Records from a collection:
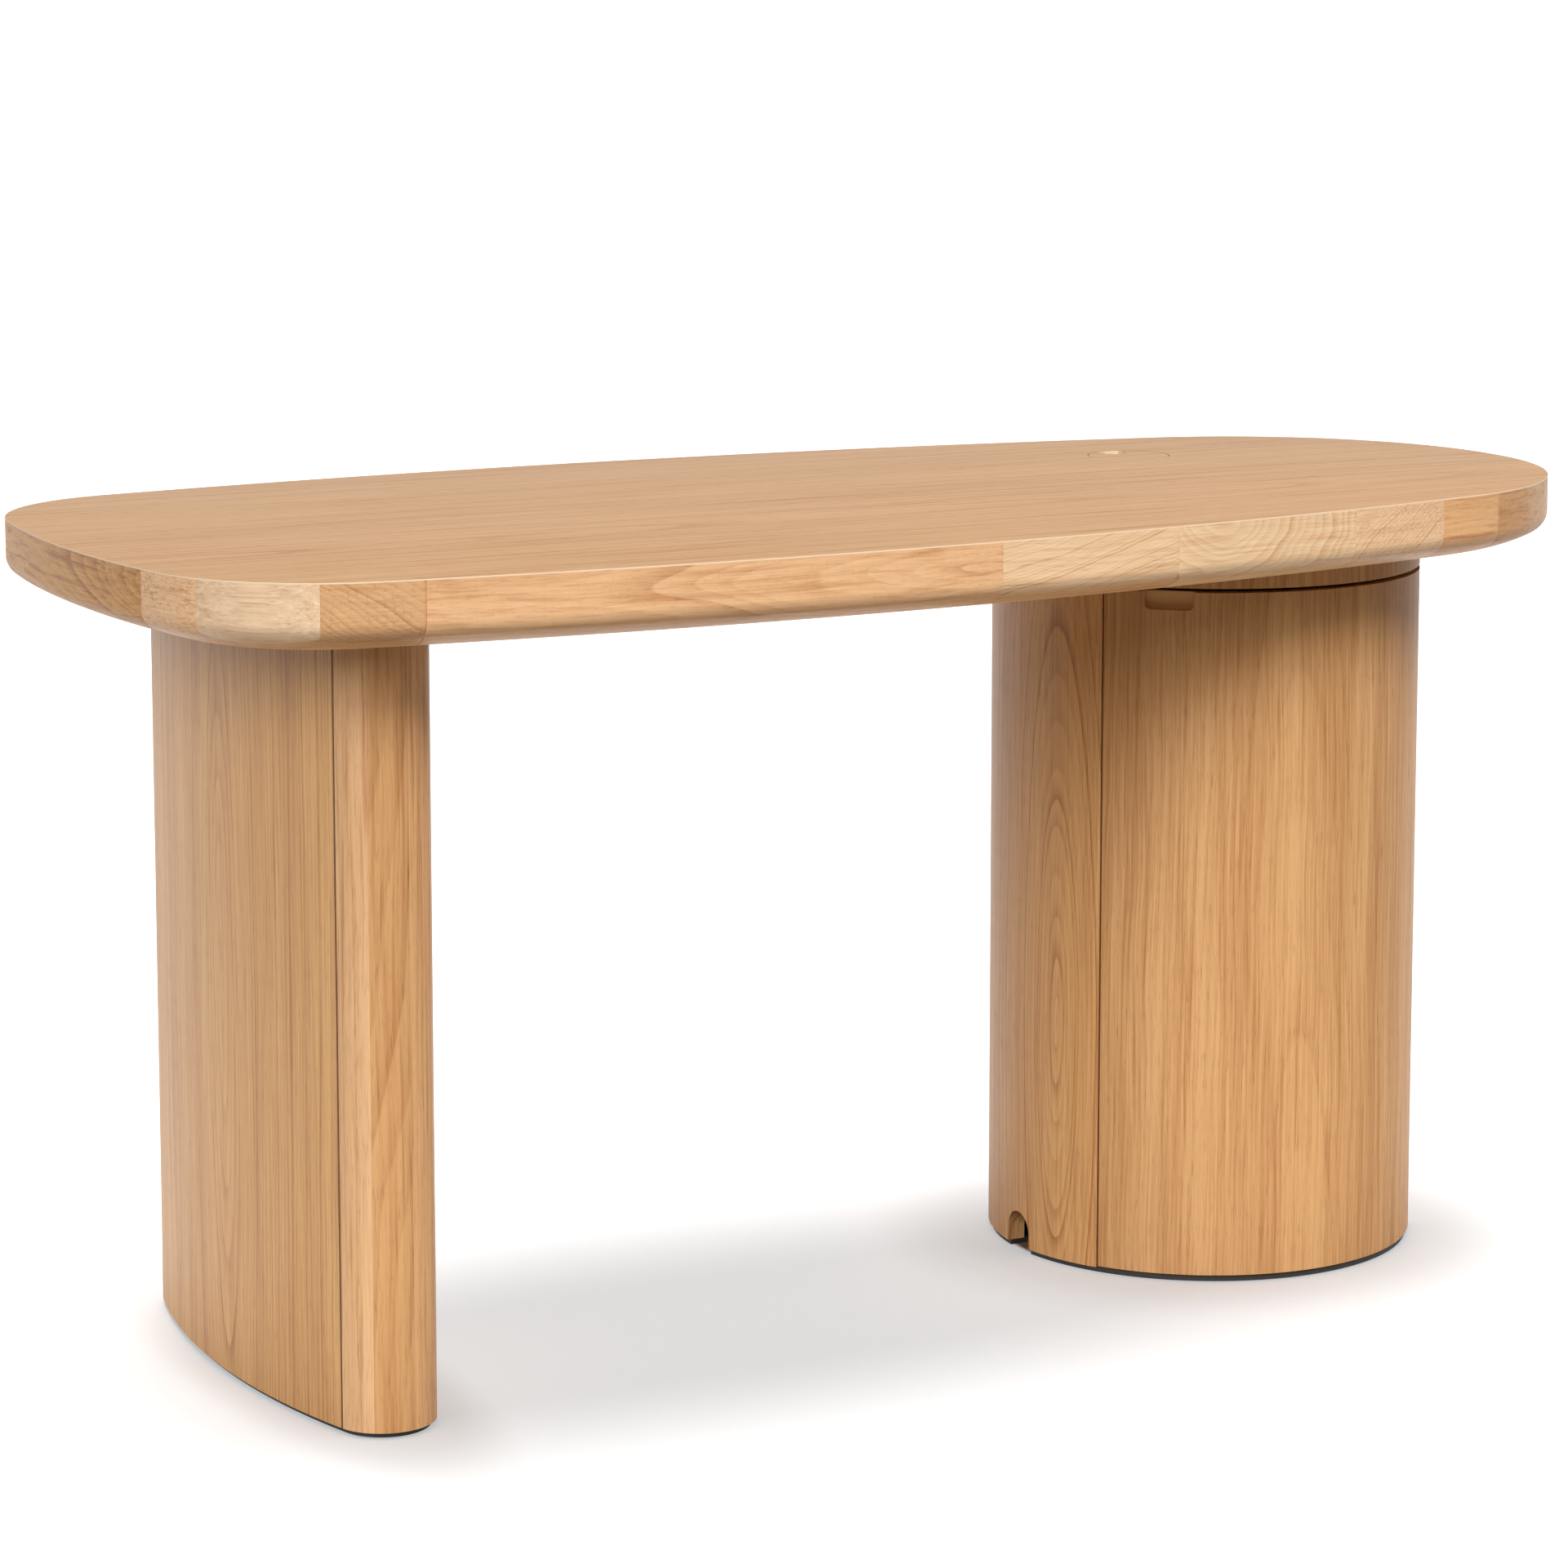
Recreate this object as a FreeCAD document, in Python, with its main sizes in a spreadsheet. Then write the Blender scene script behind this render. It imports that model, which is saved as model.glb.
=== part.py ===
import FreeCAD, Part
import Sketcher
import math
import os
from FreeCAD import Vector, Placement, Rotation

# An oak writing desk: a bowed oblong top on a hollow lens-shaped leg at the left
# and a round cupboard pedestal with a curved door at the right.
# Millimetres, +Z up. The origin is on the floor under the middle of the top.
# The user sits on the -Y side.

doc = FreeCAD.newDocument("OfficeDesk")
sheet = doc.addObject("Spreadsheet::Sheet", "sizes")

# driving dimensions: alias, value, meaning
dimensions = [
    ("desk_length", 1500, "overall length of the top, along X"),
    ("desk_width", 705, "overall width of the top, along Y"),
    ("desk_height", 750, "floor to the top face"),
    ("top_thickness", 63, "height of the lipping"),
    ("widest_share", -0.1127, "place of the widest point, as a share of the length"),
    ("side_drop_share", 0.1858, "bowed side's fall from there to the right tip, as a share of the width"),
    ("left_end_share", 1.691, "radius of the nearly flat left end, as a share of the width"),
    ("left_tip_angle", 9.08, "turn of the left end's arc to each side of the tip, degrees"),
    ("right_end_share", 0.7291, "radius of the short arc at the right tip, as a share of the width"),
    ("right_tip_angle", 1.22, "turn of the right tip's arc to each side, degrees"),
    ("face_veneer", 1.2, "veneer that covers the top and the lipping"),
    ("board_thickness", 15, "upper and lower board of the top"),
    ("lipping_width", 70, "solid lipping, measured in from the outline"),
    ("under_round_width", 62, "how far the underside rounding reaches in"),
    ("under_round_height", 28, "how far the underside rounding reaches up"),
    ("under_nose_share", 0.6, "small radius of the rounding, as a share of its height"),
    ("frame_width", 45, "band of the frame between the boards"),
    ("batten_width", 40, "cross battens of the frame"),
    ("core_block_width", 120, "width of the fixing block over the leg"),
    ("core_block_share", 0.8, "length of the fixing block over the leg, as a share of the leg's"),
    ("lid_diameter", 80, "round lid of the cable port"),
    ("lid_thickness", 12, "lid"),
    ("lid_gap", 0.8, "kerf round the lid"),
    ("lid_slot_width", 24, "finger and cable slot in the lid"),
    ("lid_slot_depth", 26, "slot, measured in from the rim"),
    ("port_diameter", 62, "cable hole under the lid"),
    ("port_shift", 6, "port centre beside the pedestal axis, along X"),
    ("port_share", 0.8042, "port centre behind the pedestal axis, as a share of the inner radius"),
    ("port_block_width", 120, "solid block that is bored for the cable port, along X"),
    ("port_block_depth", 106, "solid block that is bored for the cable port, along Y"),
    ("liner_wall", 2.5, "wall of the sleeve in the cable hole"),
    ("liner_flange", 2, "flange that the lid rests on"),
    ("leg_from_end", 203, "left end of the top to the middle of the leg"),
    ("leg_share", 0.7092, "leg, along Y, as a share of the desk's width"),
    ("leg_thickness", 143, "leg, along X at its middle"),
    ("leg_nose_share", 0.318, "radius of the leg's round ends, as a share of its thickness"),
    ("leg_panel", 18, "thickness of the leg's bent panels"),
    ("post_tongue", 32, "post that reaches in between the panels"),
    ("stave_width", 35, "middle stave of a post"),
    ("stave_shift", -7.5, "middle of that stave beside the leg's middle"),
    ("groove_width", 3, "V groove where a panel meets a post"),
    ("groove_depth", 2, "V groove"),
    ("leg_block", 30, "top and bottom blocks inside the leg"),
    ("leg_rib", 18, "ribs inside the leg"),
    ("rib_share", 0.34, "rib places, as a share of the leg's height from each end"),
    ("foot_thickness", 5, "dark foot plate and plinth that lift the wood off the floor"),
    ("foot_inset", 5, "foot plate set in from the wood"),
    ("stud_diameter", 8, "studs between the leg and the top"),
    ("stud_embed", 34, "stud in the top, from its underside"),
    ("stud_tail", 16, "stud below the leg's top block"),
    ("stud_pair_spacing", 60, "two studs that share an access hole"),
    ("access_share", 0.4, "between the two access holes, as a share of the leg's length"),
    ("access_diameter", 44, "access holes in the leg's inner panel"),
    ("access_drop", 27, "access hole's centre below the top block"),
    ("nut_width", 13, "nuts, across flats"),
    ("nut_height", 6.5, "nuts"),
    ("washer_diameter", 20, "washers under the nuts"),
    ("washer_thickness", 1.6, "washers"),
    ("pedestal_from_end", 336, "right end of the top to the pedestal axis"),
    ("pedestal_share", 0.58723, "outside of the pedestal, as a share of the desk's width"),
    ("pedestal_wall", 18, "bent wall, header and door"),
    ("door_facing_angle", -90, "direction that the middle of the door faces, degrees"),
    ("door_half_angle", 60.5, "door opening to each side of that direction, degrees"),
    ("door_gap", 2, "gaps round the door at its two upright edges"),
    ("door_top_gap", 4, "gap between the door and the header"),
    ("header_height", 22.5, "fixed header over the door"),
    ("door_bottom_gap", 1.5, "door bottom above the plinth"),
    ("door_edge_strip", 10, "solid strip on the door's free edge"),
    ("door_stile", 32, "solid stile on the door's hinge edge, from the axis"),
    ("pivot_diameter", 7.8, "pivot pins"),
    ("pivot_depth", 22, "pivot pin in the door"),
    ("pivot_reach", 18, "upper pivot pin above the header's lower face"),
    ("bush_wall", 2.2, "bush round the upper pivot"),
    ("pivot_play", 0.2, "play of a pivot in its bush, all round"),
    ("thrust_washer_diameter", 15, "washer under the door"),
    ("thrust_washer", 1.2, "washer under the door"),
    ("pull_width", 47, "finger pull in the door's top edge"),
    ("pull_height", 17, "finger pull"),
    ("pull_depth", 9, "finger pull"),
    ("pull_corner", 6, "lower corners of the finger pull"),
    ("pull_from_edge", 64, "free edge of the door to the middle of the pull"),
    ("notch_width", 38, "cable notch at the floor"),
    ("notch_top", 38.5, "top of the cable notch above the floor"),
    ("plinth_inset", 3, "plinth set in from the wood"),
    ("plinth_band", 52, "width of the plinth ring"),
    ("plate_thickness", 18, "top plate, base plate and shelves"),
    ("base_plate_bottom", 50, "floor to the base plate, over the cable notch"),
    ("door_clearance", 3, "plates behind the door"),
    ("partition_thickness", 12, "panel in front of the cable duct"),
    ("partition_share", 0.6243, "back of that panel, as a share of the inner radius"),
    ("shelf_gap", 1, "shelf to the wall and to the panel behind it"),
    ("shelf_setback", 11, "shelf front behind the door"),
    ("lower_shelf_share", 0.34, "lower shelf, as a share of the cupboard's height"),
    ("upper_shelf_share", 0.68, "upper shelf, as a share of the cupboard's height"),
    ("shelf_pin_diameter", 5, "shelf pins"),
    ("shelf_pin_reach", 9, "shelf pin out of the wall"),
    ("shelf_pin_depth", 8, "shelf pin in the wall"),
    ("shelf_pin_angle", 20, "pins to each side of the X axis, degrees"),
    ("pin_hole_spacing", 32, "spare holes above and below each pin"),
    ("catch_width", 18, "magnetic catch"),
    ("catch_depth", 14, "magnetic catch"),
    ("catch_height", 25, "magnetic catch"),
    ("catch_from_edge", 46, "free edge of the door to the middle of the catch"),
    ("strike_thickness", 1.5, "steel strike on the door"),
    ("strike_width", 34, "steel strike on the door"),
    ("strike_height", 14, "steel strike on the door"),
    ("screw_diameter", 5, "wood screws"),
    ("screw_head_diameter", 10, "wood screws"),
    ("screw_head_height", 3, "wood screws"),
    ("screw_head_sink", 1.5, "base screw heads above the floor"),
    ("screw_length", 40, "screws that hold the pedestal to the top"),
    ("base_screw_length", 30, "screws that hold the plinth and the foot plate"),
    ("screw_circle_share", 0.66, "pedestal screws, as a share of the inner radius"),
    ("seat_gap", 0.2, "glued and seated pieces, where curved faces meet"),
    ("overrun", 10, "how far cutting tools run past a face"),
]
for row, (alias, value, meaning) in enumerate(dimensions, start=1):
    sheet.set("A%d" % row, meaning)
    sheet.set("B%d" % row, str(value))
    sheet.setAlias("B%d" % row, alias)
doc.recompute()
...
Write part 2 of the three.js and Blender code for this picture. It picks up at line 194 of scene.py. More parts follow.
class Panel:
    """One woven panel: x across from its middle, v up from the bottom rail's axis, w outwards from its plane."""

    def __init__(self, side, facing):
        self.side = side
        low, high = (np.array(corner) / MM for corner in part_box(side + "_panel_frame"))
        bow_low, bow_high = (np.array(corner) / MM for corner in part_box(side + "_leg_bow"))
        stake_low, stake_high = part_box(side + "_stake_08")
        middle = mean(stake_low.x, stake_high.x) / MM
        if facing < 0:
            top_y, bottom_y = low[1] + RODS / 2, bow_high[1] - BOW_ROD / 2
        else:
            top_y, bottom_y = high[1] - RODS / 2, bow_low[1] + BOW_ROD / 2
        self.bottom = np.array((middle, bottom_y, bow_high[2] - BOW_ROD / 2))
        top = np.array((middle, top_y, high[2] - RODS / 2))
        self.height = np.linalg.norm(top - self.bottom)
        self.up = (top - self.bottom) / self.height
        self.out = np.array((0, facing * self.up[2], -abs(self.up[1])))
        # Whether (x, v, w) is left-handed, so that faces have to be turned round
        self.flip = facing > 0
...
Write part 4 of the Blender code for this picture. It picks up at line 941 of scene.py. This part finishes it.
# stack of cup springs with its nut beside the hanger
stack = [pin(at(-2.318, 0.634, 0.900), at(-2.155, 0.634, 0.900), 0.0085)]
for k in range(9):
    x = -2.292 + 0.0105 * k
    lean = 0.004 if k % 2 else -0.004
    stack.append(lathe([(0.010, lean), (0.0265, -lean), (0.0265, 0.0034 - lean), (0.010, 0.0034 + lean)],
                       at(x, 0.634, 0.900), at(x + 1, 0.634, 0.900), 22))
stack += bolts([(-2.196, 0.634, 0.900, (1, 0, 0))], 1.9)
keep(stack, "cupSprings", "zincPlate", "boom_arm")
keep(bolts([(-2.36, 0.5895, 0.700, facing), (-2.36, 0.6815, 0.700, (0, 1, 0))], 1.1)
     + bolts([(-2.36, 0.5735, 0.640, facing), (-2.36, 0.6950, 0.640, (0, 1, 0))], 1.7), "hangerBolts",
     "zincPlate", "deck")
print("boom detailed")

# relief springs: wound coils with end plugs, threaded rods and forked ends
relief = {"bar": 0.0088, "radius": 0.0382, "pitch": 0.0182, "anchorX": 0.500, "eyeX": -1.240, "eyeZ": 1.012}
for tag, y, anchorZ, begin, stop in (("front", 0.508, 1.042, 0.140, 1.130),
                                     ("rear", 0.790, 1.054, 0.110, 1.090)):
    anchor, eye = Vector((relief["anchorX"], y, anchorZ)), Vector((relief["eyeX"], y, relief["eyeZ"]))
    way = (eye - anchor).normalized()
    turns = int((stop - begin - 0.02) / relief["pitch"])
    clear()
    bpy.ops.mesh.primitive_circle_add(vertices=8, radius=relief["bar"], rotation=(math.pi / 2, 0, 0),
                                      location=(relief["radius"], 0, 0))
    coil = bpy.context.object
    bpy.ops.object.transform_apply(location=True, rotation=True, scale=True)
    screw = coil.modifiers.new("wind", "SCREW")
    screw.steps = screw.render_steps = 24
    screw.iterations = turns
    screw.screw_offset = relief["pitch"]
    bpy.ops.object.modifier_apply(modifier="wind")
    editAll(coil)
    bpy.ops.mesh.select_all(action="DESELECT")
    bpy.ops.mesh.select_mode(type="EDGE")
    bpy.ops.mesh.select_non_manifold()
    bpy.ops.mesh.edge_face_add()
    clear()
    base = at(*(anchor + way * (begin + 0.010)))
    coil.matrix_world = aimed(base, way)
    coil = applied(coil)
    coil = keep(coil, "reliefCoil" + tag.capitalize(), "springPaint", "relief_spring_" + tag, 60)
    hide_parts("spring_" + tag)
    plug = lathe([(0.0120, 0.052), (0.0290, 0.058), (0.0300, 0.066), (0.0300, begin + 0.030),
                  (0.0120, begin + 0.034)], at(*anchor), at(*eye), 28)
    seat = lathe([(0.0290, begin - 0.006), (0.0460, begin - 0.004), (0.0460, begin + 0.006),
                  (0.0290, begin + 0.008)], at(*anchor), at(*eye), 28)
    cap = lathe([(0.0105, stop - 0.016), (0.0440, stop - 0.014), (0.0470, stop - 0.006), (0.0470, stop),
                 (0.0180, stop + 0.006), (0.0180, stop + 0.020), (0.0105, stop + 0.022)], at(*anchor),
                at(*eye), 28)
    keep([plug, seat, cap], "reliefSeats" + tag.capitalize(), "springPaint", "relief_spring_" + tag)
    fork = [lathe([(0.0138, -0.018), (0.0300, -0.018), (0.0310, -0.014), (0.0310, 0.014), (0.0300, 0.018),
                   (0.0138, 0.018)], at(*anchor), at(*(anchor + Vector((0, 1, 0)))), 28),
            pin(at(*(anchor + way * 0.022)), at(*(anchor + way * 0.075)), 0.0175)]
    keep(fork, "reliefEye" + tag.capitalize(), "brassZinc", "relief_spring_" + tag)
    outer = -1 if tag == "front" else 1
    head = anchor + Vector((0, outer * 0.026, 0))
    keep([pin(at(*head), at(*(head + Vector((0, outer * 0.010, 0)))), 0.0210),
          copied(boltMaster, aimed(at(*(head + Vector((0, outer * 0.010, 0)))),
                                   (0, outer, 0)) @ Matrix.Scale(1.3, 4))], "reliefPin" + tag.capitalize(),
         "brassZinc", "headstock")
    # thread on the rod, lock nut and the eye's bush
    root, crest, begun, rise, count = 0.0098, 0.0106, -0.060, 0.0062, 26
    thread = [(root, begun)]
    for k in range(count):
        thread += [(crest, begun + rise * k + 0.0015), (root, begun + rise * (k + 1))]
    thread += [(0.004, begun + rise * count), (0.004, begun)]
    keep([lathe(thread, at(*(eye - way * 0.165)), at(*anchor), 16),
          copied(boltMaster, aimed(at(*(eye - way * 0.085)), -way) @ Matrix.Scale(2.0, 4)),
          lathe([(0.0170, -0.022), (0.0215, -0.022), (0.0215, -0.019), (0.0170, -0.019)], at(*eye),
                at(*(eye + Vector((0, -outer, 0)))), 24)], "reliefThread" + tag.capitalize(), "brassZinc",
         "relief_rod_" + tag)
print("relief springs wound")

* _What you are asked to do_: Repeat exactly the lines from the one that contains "Recreate this object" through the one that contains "# The user sits on the -Y side.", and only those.

* _Written response_:
Recreate this object as a FreeCAD document, in Python, with its main sizes in a spreadsheet. Then write the Blender scene script behind this render. It imports that model, which is saved as model.glb.
=== part.py ===
import FreeCAD, Part
import Sketcher
import math
import os
from FreeCAD import Vector, Placement, Rotation

# An oak writing desk: a bowed oblong top on a hollow lens-shaped leg at the left
# and a round cupboard pedestal with a curved door at the right.
# Millimetres, +Z up. The origin is on the floor under the middle of the top.
# The user sits on the -Y side.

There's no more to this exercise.